3.4 KNN for Classification

Part 1: Reflecting on 3.3

  1. In assignment 3.3, we simulated data on commuting choice based on daily temperature. We found that the Bayes error rate (the theoretical minimum error for the classification task) was ____.
  1. We also found that the multinomial logit model had an error rate of ____.

Part 2: KNN for the commuting choice classification task

Data Generation

  1. We’ll use the same data generation function from assignment 3.3 to simulate commuting choices based on temperature. The function generates probabilities for choosing to walk, bike, or drive, depending on the temperature.
library(tidyverse)

# generate_data <- function(n) {
#    ___
# }

Create Training and Test Sets

  1. Generate a training set with 1,000 observations and a test set with another 1,000 observations.
# set.seed(1234)
# train <- generate_data(1000)
# test <- generate_data(1000)

Implement KNN from Scratch

Look back at assignment 2.8 to recall how we implemented KNN from scratch.

  1. First, you’ll need to create a helper function most_frequent that takes a character vector and returns the most frequent class. For example, most_frequent(c("walk", "drive", "walk")) should return “walk”. If there are ties, your function should choose one at random. So most_frequent(c("bike", "drive", "drive", "bike")) should return “bike” sometimes and “drive” other times.

To do this, I used functions like tibble, count, slice_max, slice_sample, and pull to take a column in a tibble and return a vector.

# most_frequent <- function(character_vector) {
#   ___
# }

Applying KNN

  1. Apply KNN to the test set using the training set to find the nearest neighbors.
# k <- ___

# knn_estimates <- test %>%
#   mutate(
#     yhat = map_chr(
#       pull(test, temp),
#       function(temp_test) {
#         ___
#       }
#     )
#   )

# knn_estimates %>%
#   mutate(
#     error = if_else(choice == yhat, 0, 1)
#   ) %>%
#   summarize(knn_error = mean(error))

Answer:

Testing Different Values of K

  1. Test different values of k to see which one yields the lowest mean error.
k error
10
30
50
70
90
100
120
150
200

Bias-Variance Tradeoff

The choice of k in KNN has a significant impact on the model’s performance. This is due to the bias-variance tradeoff, a fundamental concept in machine learning that describes the tension between two sources of error in predictive models:

  1. Bias: This is the error introduced by overly simplistic assumptions in the model. A high-bias model tends to underfit the data, meaning it fails to capture the underlying patterns.
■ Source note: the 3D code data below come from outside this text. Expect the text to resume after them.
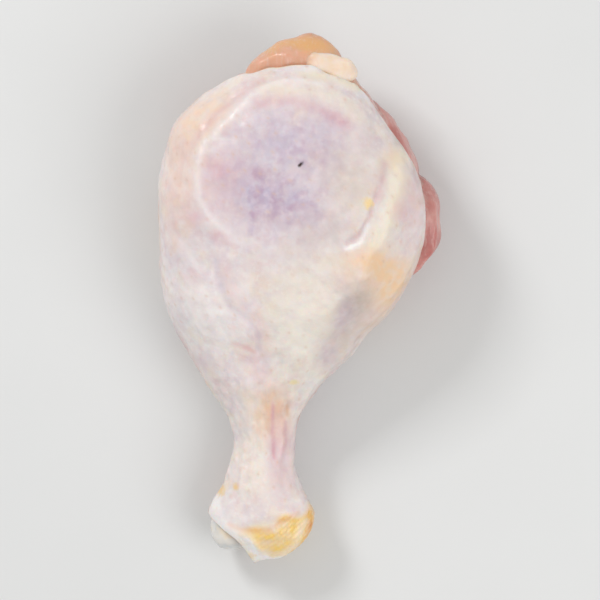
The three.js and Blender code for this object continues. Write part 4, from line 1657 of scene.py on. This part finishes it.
@dataclass
class Studio:
    """The pale board, the soft lights and the camera straight above.

    Attributes:
        lens: The camera's focal length.
        sensor: Its sensor's width.
        filled: Share of the picture's height that the drumstick fills.
        board_size: Length of the board's sides, in metres.
        board_gap: How far the board lies under the drumstick, so that the two don't share a face.
        sky_colour: Colour of the light from all round.
        sky_strength: Its strength.
        lights: The soft lights.
    """

    lens: float = 300
    sensor: float = 36
    filled: float = 0.88
    board_size: float = 6
    board_gap: float = 0.05
    sky_colour: str = "#f4f3f1"
    sky_strength: float = 0.6
    lights: tuple[SoftLight, ...] = (
        SoftLight("key", (-0.4, 0.42, 0.5), 0.18, 2.4),
        SoftLight("fill", (0.35, -0.2, 0.45), 0.4, 1.3),
    )

    def build(self, box: tuple[Vector, Vector]) -> None:
        """Makes everything round the object.

        Args:
            box: The object's lowest and highest corners, in metres.
        """
        self.board()
        self.sky()
        for light in self.lights:
            self.hang(light)
        self.camera(box)
        bpy.context.scene.view_settings.view_transform = "Standard"

    def board(self) -> None:
        """Lays the board that the drumstick lies on."""
        bpy.ops.mesh.primitive_plane_add(size=self.board_size, location=(0, 0, -self.board_gap * MM))
        board = bpy.context.active_object
        board.name = "board"
        dress(board, PaleBoard().material())

    def sky(self) -> None:
        """Makes an even pale light from all round."""
        world = bpy.data.worlds.new("pale")
        world.use_nodes = True
        background = world.node_tree.nodes["Background"]
        background.inputs["Color"].default_value = linear(self.sky_colour)
        background.inputs["Strength"].default_value = self.sky_strength
        bpy.context.scene.world = world

    def hang(self, soft: SoftLight) -> None:
        """Hangs one light, aimed at the object.

        Args:
            soft: The light.
        """
        data = bpy.data.lights.new(soft.name, "AREA")
        data.size = soft.size
        data.energy = soft.watts
        data.color = linear(soft.colour)[:3]
        light = bpy.data.objects.new(soft.name, data)
        light.location = soft.at
        light.rotation_euler = (-Vector(soft.at)).to_track_quat("-Z", "Y").to_euler()
        bpy.context.scene.collection.objects.link(light)

    def camera(self, box: tuple[Vector, Vector]) -> None:
        """Puts the camera straight above the object's middle.

        Args:
            box: The object's lowest and highest corners, in metres.
        """
        low, high = box
        middle = (low + high) / 2
        data = bpy.data.cameras.new("overhead")
        data.lens = self.lens
        data.sensor_width = self.sensor
        away = (high.y - low.y) / self.filled * self.lens / self.sensor
        camera = bpy.data.objects.new("overhead_camera", data)
        camera.location = (middle.x, middle.y, middle.z + away)
        bpy.context.scene.collection.objects.link(camera)
        bpy.context.scene.camera = camera


def main() -> None:
    """Builds the drumstick piece by piece and then the studio."""
    logging.basicConfig(level=logging.INFO, format="%(name)s: %(message)s")
    form = LegForm()
    makers = (
        (SkinSleeve(form), "skin", "skin"),
        (Flesh(form), "meat", "meat"),
        (Tibia(form), "bone", "bone"),
        (FatPad(form), "fat_pad", "fat"),
    )
    for maker, node, slot in makers:
        piece = maker.build()
        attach(piece, BODY)
        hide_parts(node)
        log.info("%s stands for %s: %d faces", piece.name, node, len(piece.data.polygons))
    Studio().build(cad_box)


if __name__ == "__main__":
    main()
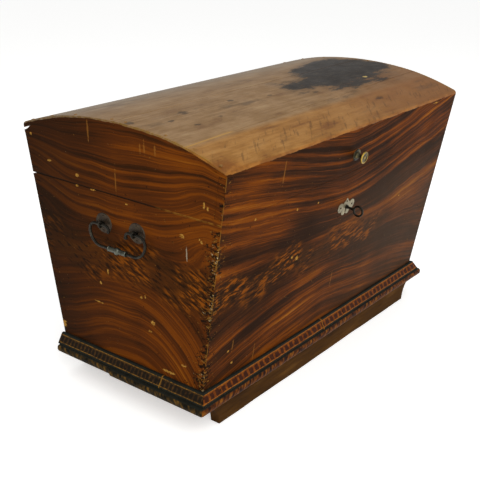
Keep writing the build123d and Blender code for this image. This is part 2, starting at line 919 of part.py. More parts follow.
with BuildPart() as right_bail:
    mirror(left_bail.part, about=Plane.YZ)

with BuildPart() as right_bail_grip:
    mirror(left_bail_grip.part, about=Plane.YZ)

with BuildPart() as hinge_right_box_strap:
    mirror(hinge_left_box_strap.part, about=Plane.YZ)

with BuildPart() as hinge_right_lid_strap:
    mirror(hinge_left_lid_strap.part, about=Plane.YZ)

with BuildPart() as hinge_right_pin:
    mirror(hinge_left_pin.part, about=Plane.YZ)

# The lid's dome boards
with BuildPart() as lid_board_front:
    add(dome_board(0))

with BuildPart() as lid_board_front_middle:
    add(dome_board(1))

with BuildPart() as lid_board_back_middle:
    add(dome_board(2))

with BuildPart() as lid_board_back:
    add(dome_board(3))

# Nails, one group to each fitting
with BuildPart() as hinge_box_nails:
    add(nails(box_strap_nails, nail_shank, nail_head, strap_nail_length))
    mirror(about=Plane.YZ)

with BuildPart() as hinge_lid_nails:
    add(nails(lid_strap_nails, nail_shank, nail_head, strap_nail_length))
    mirror(about=Plane.YZ)

with BuildPart() as left_rosette_nails:
    add(nails(rosette_tops, tack_shank, tack_head, tack_length))

with BuildPart() as right_rosette_nails:
    mirror(left_rosette_nails.part, about=Plane.YZ)

with BuildPart() as escutcheon_nails:
    escutcheon_top = moved(key_plane, w=escutcheon_thickness)
    heads = ((lobe_x, escutcheon_rise), (-lobe_x, escutcheon_rise), (0, escutcheon_middle - tack_head / 2))
    add(nails([moved(escutcheon_top, u=u, v=v) for u, v in heads], tack_shank, tack_head, tack_length))

# The lock's flange and the staple's plate are nailed from inside
with BuildPart() as lock_nails:
    flange_x = case_half_width + case_flange / 2
    flange_top = Plane(
        moved(inner_face, w=-case_sheet).origin, x_dir=key_plane.x_dir, z_dir=-key_plane.z_dir
    )
    rows = (-(case_above - case_flange), -case_middle, case_below - case_flange)
    add(nails([moved(flange_top, u=flange_x, v=v) for v in rows], tack_shank, tack_head, tack_length))
    mirror(about=Plane.YZ)

with BuildPart() as staple_nails:
    plate_top = moved(flange_top, w=staple_plate_thickness - case_sheet)
    rows = (plate_foot + tack_head, plate_foot + staple_plate_height - tack_head)
    head_x = staple_plate_width / 2 - tack_head
    add(nails([moved(plate_top, u=head_x, v=-v) for v in rows], tack_shank, tack_head, tack_length))
    mirror(about=Plane.YZ)


def moulding_place(reach):
    """The middle of the moulding's slope as (distance, height), and the slope's outward normal."""
    points = moulding_section(reach)
    foot, top = Vector(points[2]), Vector(points[3])
    slope = (top - foot).normalized()
    return (foot + top) / 2, Vector(slope.Y, -slope.X)


front_nail_spots = [share * lid_edge_length for share in front_nail_shares]
end_nail_spots = [share * lid_edge_depth for share in end_nail_shares]
with BuildPart() as moulding_nails:
    middle, normal = moulding_place(half_depth)
    add(
        nails(
            [Plane((x, -middle.X, middle.Y), (1, 0, 0), (0, -normal.X, normal.Y)) for x in front_nail_spots],
            nail_shank,
            nail_head,
            moulding_nail_length,
        )
    )
    middle, normal = moulding_place(half_length)
    add(
        nails(
            [
                Plane((side * middle.X, y, middle.Y), (0, 1, 0), (side * normal.X, 0, normal.Y))
                for side in (-1, 1)
                for y in end_nail_spots
            ],
            nail_shank,
            nail_head,
            moulding_nail_length,
        )
    )

# Nails through the dome boards into the gables, square to the dome's surface
dome_edge, dome_shoulder, dome_ridge, dome_crown = dome_points(0)
shoulder_arc = ThreePointArc(dome_edge, dome_shoulder, dome_ridge)
crown_arc = ThreePointArc(dome_ridge, dome_crown, (-dome_ridge.X, dome_ridge.Y))
nail_x = lid_edge_length / 2 - wall / 2
with BuildPart() as lid_nails:
    places = []
    for arc, shares, sides in ((shoulder_arc, shoulder_nails, (-1, 1)), (crown_arc, crown_nails, (1,))):
        for share in shares:
            point, slope = arc @ share, arc % share
            for side in sides:
                for x in (-nail_x, nail_x):
                    spot = (x, side * point.X, point.Y)
                    places.append(Plane(spot, (1, 0, 0), (0, side * slope.Y, -slope.X)))
    add(nails(places, nail_shank, nail_head, nail_length))


def drive(group, *pieces):
    """Cut a group of nails out of every piece that it is driven through."""
    for piece in pieces:
        with piece:
            add(group.part, mode=Mode.SUBTRACT)


drive(hinge_box_nails, hinge_left_box_strap, hinge_right_box_strap, box_back_board)
drive(hinge_lid_nails, hinge_left_lid_strap, hinge_right_lid_strap, lid_back_rail)
drive(left_rosette_nails, left_rosettes, box_left_board)
drive(right_rosette_nails, right_rosettes, box_right_board)
drive(escutcheon_nails, escutcheon, box_front_board)
drive(lock_nails, lock_case, box_front_board)
drive(staple_nails, lock_staple, lid_front_rail)
drive(moulding_nails, base_moulding_front_left, base_moulding_front_right)
drive(moulding_nails, base_moulding_left_front, base_moulding_left_back, base_moulding_right)
drive(moulding_nails, box_front_board, box_left_board, box_right_board)
drive(lid_nails, lid_board_front, lid_board_front_middle, lid_board_back_middle, lid_board_back)
drive(lid_nails, lid_left_gable, lid_right_gable)

pieces = {
    "box_front_board": box_front_board,
    "box_back_board": box_back_board,
    "box_left_board": box_left_board,
    "box_right_board": box_right_board,
    "bottom_plank_front": bottom_plank_front,
    "bottom_plank_back": bottom_plank_back,
    "base_moulding_front_left": base_moulding_front_left,
    "base_moulding_front_right": base_moulding_front_right,
    "base_moulding_left_front": base_moulding_left_front,
    "base_moulding_left_back": base_moulding_left_back,
    "base_moulding_right": base_moulding_right,
    "runner_front": runner_front,
    "runner_back": runner_back,
    "moulding_nails": moulding_nails,
    "lock_case": lock_case,
    "lock_guides": lock_guides,
    "lock_nails": lock_nails,
    "lock_bolt": lock_bolt,
    "escutcheon": escutcheon,
    "escutcheon_nails": escutcheon_nails,
    "key": key,
    "lid_front_rail": lid_front_rail,
    "lid_back_rail": lid_back_rail,
    "lid_left_gable": lid_left_gable,
    "lid_right_gable": lid_right_gable,
    "lid_board_front": lid_board_front,
    "lid_board_front_middle": lid_board_front_middle,
    "lid_board_back_middle": lid_board_back_middle,
    "lid_board_back": lid_board_back,
    "lid_nails": lid_nails,
    "lock_staple": lock_staple,
    "staple_nails": staple_nails,
    "knob": knob,
    "knob_backplate": knob_backplate,
    "knob_nut": knob_square_nut,
    "hinge_left_box_strap": hinge_left_box_strap,
    "hinge_left_lid_strap": hinge_left_lid_strap,
    "hinge_left_pin": hinge_left_pin,
    "hinge_right_box_strap": hinge_right_box_strap,
    "hinge_right_lid_strap": hinge_right_lid_strap,
    "hinge_right_pin": hinge_right_pin,
    "hinge_box_nails": hinge_box_nails,
    "hinge_lid_nails": hinge_lid_nails,
    "left_eyes": left_eyes,
    "left_rosettes": left_rosettes,
    "left_rosette_nails": left_rosette_nails,
    "left_bail": left_bail,
    "left_bail_grip": left_bail_grip,
    "right_eyes": right_eyes,
    "right_rosettes": right_rosettes,
    "right_rosette_nails": right_rosette_nails,
    "right_bail": right_bail,
    "right_bail_grip": right_bail_grip,
}
# The key's bow stands out in front, so the trunk is set back to sit centred on the origin
for name, piece in pieces.items():
    placed = piece.part.moved(Location((0, set_back, 0)))
    placed.label = name
    export_step(placed, f"parts/{name}.step")
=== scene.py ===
# %% [markdown]
# # A dome-top trunk with painted wood grain
#
# The trunk is a pine chest whose four walls lean outwards, joined at the corners with
# dovetails. Its lid is an arch of four boards. A painter has covered the plain pine with
# thin brown glaze, dragged into the long curved stripes of an expensive wood.
#
# This notebook builds the surfaces with NumPy, in the same steps a maker would take:
# boards first, then mouldings, then ironwork, and last the paint and its wear.
# Lengths are worked out in millimetres and turned into metres when a mesh is made.

import json

import bpy
import numpy as np
from mathutils import Matrix, Vector


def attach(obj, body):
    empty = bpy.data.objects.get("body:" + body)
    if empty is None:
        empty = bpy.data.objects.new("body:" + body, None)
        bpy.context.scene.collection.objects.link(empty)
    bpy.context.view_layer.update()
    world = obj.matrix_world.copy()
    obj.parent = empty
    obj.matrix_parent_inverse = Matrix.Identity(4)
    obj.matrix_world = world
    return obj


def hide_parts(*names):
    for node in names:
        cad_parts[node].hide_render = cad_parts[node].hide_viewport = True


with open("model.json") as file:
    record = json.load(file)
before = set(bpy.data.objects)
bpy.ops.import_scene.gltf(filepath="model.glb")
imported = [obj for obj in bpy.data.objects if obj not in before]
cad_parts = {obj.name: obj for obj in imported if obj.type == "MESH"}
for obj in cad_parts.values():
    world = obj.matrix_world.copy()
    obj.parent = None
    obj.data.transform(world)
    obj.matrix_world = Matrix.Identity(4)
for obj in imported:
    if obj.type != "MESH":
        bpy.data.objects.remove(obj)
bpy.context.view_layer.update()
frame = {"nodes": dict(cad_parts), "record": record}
print("nodes in the frame:", len(frame["nodes"]))

# %% [markdown]
# ## Sizes
#
# Every wall leans. Half the trunk's length and half its depth are straight-line functions
# of height, so they are written once here and used for every board.

# %% Main sizes, in millimetres
EDGE_Z, SEAM_Z, LID_FOOT = 635.0, 517.0, 517.6  # heights of the lid's edge, and of its seam with the box
MOULDING_TOP, PLANK_TOP, PLANK_FOOT = 105.0, 79.0, 60.0
LENGTH, DEPTH = 1040.0, 604.0  # outside, at the height of the lid's edge
WALL, DOME = 20.0, 12.0  # thickness of a wall and of a dome board
END_LEAN, FRONT_LEAN = np.radians(2.8), np.radians(8.3)
CROWN_RISE, RIDGE_Y, RIDGE_RISE = 51.5, 166.0, 38.0  # the arch over its edges, and where its arcs meet
BULGE, NOSE = 3.0, 10.0  # how full the arch's edges are, and the radius of the nosing
SET_BACK = 9.6  # the walls' middle lies this far behind the origin
SEAMS = [(-195.0, -163.0), (5.0, 12.0), (185.0, 178.0)]  # y at the left and the right end


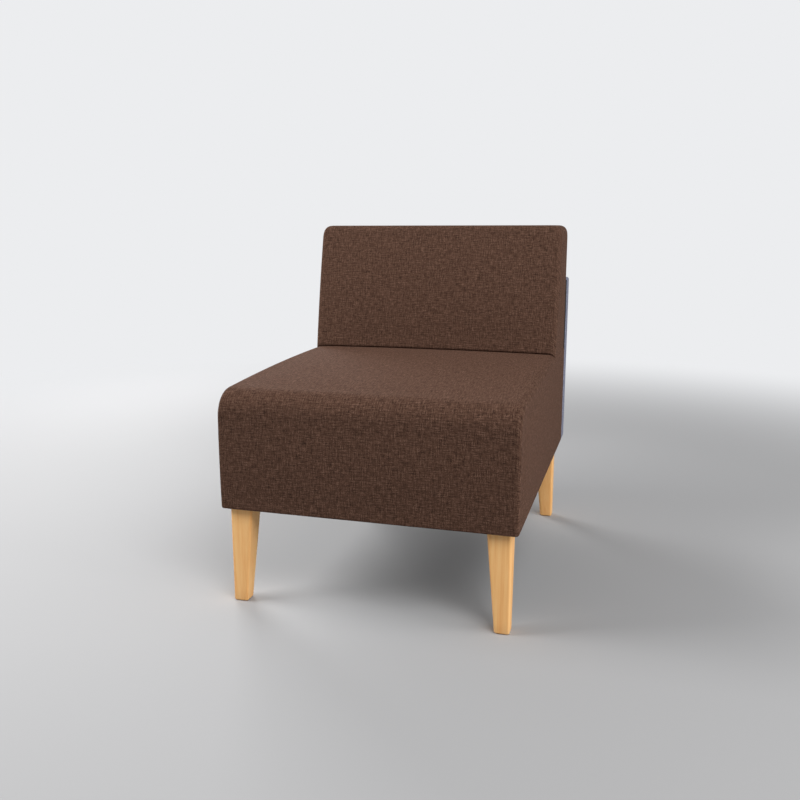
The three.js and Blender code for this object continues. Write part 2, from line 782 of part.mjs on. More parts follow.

In KNN, a large value of k (e.g., k = 200) leads to a smoother decision boundary that may not capture the true structure of the data, resulting in high bias.

  2. Variance: This is the error introduced by the model’s sensitivity to small fluctuations in the training data. A high-variance model tends to overfit the data, meaning it captures noise as if it were a true pattern. In KNN, a small value of k (e.g., k = 1) leads to a highly flexible decision boundary that fits the training data very closely but may perform poorly on new, unseen data.

Example: K = 1 vs. K = 200

  • When k = 1, the model is very flexible and adapts to every data point in the training set. This results in low bias but high variance, as the model is highly sensitive to noise in the data.
  • When k = 200, the model is much less flexible and produces a smoother decision boundary. This results in low variance but high bias, as the model may oversimplify the true patterns in the data.

In our simulated dataset, neither extreme (k = 1 or k = 200) performs well. The best performance is achieved at an intermediate value of k, which balances bias and variance.

Part 3: Imperative Programming Practice

Complete Project Euler Problem 8: Largest Product in a Series.